On this day in 1980, World B. Free became the first Clipper to play in an All-Star game, after averaging 31.4 points per game across the first half of the 1979-80 season. However, despite a stellar career that featured an All-NBA Second team selection, a trip to the NBA Finals and eight seasons with scoring averages in excess of 20 points, the act for which Free is most famous did not occur on a basketball court. Instead, it took place in an office somewhere in California.
By Mick Minas
World B. Free was born Lloyd Free and he grew up in Brooklyn, where he developed his love for the game of basketball and learned his distinctive, high-arcing shooting technique by imitating his older brother. By the time Free was 16 years old, he was already well known throughout the playgrounds of New York City for his rainbow jump shot and his ability to throw down spectacular dunks. It was during these formative years that the idea to change his name from Lloyd to World first emerged. Herb Smith, one of the Brownsville locals who hung around the playgrounds, was renowned for handing out nicknames to players whom he believed were worthy of such an honor. During one blacktop session, Free used a 360 degree mid-air spin to evade a defender who was trying to block his shot, before completing the play with a vicious slam dunk. Smith witnessed this gravity-defying display and decided to bestow the name of “World” on Free because the pirouette reminded him of the earth’s rotation. Free promised Smith that he would legally change his first name to World if he ever made it to the pros. So, after waiting a few seasons to establish himself in the NBA, Free coughed up the required fee of a few hundred dollars, filled out the necessary paperwork and officially changed his first name from Lloyd to World. With a middle name of Bernard, he now had the catchy moniker of World B. Free.

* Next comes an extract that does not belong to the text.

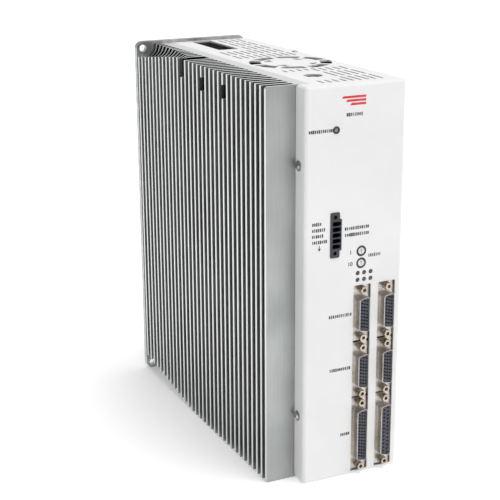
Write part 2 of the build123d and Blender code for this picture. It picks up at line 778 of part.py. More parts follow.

However, not everyone was as excited about Free’s new name. During his first post-Lloyd year, Free was in Dallas for a game against the Mavericks and when the starters were announced, he was stunned to hear his name read out as “Lloyd Free”. Unhappy about this perceived lack of respect, he elected not to run out on the court with the rest of the starting five and instead remained seated on the bench. From that night onwards, Free always tried to save his best performances for when he visited Dallas, as a form of payback for this slight.
It was not only court announcers who tried to get under Free’s skin, with opposition players also deliberately calling him “Lloyd” during games in an attempt to try and annoy him. Norm Nixon, who was playing for the Lakers at the time, loved to distract Free by deliberately using the wrong name when the two guards clashed. “He threw my game off the first time I played him,” said Free, “because I thought he didn’t have a TV to realize that I changed my name to World.” Free claimed that he was not fazed by this form of gamesmanship, saying that every time opponents tried to badger him by using the wrong name, it simply added another ten points onto his scoring total for the game. Eventually the new name stuck, making World B. Free two decades ahead of Metta World Peace in the re-branding game.